RESP – Registered Education Savings Plan
This purpose of this investment account is to promote savings for post-secondary education. Just like the RRSP, your investments grow tax-free but you don’t get any tax refund when you add money to it. Instead, the government contributes 20% to a maximum of $2,500 per year per children. You must have children (one or more) as the account is registered in their names.
There are many rules around adding to the account or withdrawing that must be followed. Be sure to read up on the rules on the Government of Canada RESP website.
Investment Account Selection Guidelines
Now that you understand the basis of the different investment accounts from a summarized income tax treatment, selecting an account is a matter of being tax efficient for your investments. For me, maximizing my TFSA takes priority over my RRSP. For some, it’s the opposite. I don’t believe there is a clear winner as everyone’s situation is different. How you plan on retiring may also have an impact on your decision.

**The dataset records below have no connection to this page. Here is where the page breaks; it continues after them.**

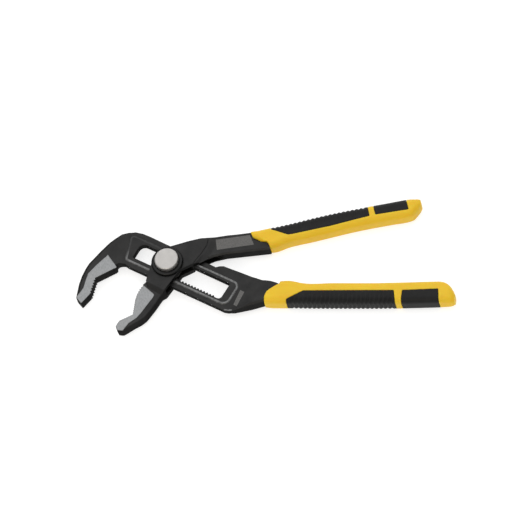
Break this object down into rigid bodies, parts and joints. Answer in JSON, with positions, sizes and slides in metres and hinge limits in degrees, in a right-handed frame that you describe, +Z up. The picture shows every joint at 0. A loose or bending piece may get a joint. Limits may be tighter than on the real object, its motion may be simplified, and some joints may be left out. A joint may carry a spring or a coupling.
{
  "type": "tongue and groove pliers",
  "caption": "Adjustable pliers with a toothed slot, a push-button pivot lock, angled serrated jaws and two-colour moulded handle grips.",
  "frame": {"origin": "on the pivot axis, in the flat back face of the pivot, which is also the plane that the tool rests on", "axes": "+X along the lower handle away from the jaws, +Y towards the upper handle, +Z up along the pivot axis towards the push button"},
  "size_m": [0.253, 0.0988, 0.0178],
  "materials": {
    "black_steel": "black oxide, satin, forged texture",
    "collar_steel": "black, turned, satin",
    "bright_steel": "plain, finely turned, satin",
    "spring_steel": "drawn wire",
    "yellow_plastic": "moulded, fine texture, semi-matte",
    "black_rubber": "soft, matte, ribbed"
  },
  "bodies": {
    "slotted_half": {"slotted_lever": "black_steel", "slotted_grip_shell": "yellow_plastic", "slotted_grip_long_pad": "black_rubber", "slotted_grip_short_pad": "black_rubber"},
    "pivot_unit": {"pivot_sleeve": "bright_steel", "pivot_collar": "collar_steel", "retaining_ring": "spring_steel", "button_spring": "spring_steel"},
    "swing_half": {"swing_lever": "black_steel", "swing_grip_shell": "yellow_plastic", "swing_grip_long_pad": "black_rubber", "swing_grip_short_pad": "black_rubber"},
    "push_button": {"locking_bolt": "bright_steel", "button_cap": "bright_steel"}
  },
  "joints": [
    {"name": "jaw_adjust", "type": "slide", "parent": "slotted_half", "child": "pivot_unit", "axis": [0.8988, -0.4384, 0], "range_m": [-0.00474, 0.0237]},
    {"name": "jaw_pivot", "type": "hinge", "parent": "pivot_unit", "child": "swing_half", "pos_m": [0, 0, 0], "axis": [0, 0, 1], "range_deg": [-9, 21]},
    {"name": "button_press", "type": "slide", "parent": "pivot_unit", "child": "push_button", "axis": [0, 0, -1], "range_m": [0, 0.0036], "stiffness_N_per_m": 1200, "springref_m": -0.003, "deforming": ["button_spring"]}
  ]
}
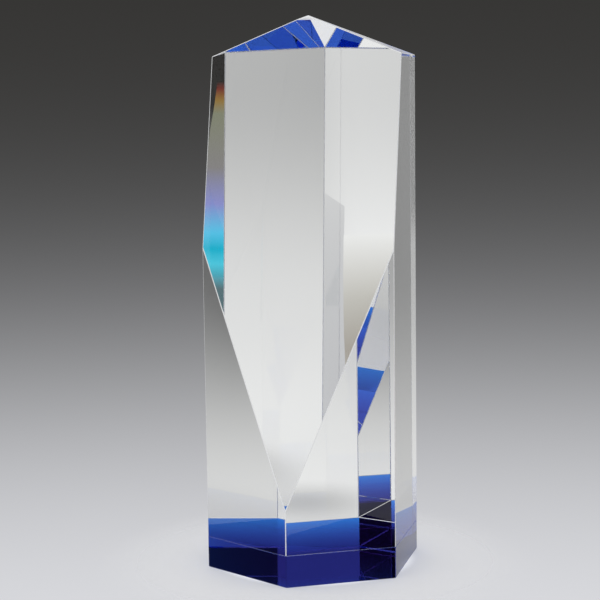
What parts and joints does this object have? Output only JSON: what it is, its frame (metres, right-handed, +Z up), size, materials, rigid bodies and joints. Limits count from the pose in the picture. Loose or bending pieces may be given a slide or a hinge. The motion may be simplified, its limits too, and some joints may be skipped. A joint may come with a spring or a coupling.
{
  "type": "crystal tower award",
  "caption": "Free-standing clear crystal tower award: hexagonal prism with a slanted front facet, a low pyramid tip and a bonded blue crystal base.",
  "frame": {"origin": "centre of the underside of the blue base, on the surface that the award stands on", "axes": "+Z up along the tower's axis, -Y towards the front edge and the slanted facet, +X to the right seen from the front"},
  "size_m": [0.089, 0.1026, 0.254],
  "materials": {
    "clear_crystal": "polished",
    "adhesive": "clear",
    "blue_crystal": "polished"
  },
  "bodies": {
    "root": {"crystal_tower": "clear_crystal", "bond_layer": "adhesive", "blue_base": "blue_crystal"}
  },
  "joints": []
}
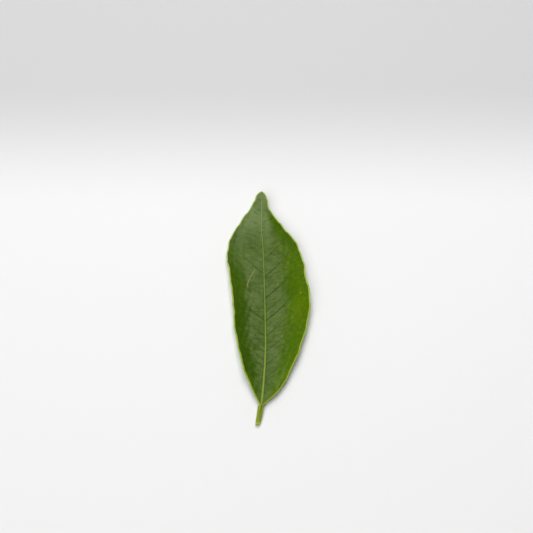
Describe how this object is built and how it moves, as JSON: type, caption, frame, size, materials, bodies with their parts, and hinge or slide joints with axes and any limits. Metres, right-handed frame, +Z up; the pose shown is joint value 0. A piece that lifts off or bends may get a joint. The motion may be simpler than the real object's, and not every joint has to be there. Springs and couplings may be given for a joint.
{
  "type": "orange leaf",
  "caption": "Picked citrus leaf with a short winged petiole, a raised midrib and gently upturned, finely toothed margins, lying on its underside.",
  "frame": {"origin": "on the resting surface, under the middle of the leaf's outline", "axes": "+Z up, +Y along the midrib from the petiole to the tip, +X to the right with the upper face up"},
  "size_m": [0.0302, 0.0906, 0.0048],
  "materials": {
    "leaf": "smooth waxy green upper face, paler matt underside, pale yellow-green midrib and margin line"
  },
  "bodies": {
    "root": {"orange_leaf": "leaf"}
  },
  "joints": []
}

Since I am predominantly a dividend investor, my focus is around dividend investments and my organization around the tax efficiency. Aside from the accounts, you also need to understand the tax treatment on foreign investments as they don’t necessarily follow the Canadian rules. For example, dividend income from US corporation will withhold taxes on your dividends outside of an RRSP which lowers the amount you get. I have also been setting up investments with Computershare to invest small amounts.
In most cases, you will want to have a discount broker, choose wisely based on your investing strategy.
1. Computershare Account
I have highlighted the benefits of having investments with the transfer agents as it allows you to:
- Start with only 1 share and a very low fee of 10$
- Add small amounts to your investments regularly
- Benefit from the fractional shares
- Benefit from the dividend re-investment discount
My filter for those investments as you can see in my monthly dividend report is around companies that provide a necessary service such as banks, utilities and telecoms (not a necessary service but we just can’t live without them). I get companies that I feel I can invest in without monitoring the price and simply letting them average out over the years. Aside from REIT, they all generate dividends that are taxed efficiently in a non-taxable account.
2. TFSA Account
I always maximize my TFSA contribution if I can. So far I have managed to maximized mine but not my spouse. So I am a little behind from a family finance point of view.
If you plan on holding US stocks, do know that 15% of the dividend will be withheld and it cannot be claimed back. The US dividends only play a small part in the overall return on investment and if you have a low yield investment, 15% might not be a big deal considering you may have a better return in the end.
3. RRSP Account
I have 2 RRSP strategies due to my employer’s defined contribution plan. I do regular contribution to my RRSP through my employer’s plan and then I manage my self-directed RRSP with my broker. I had a number of mutual funds in the past that I have sold to buy dividend investments. This is the investment account where I hold the most US dividend paying investments as we have a treaty with the US for the RRSP account where taxes are not withheld on dividends. From a tax perspective, anything in an RRSP account grows tax-free until withdrawal time. What’s important is how you plan your withdrawal and what your income expectations are at such time.
4. RESP Investments
I started with mutual funds and I am still with mutual funds. Due to the small amounts added monthly, mutual funds is what made sense from a fee perspective. You could have the ability to put in a lump sump and buy stocks if you want. It really depends on your budget. I don’t plan on making changes to it.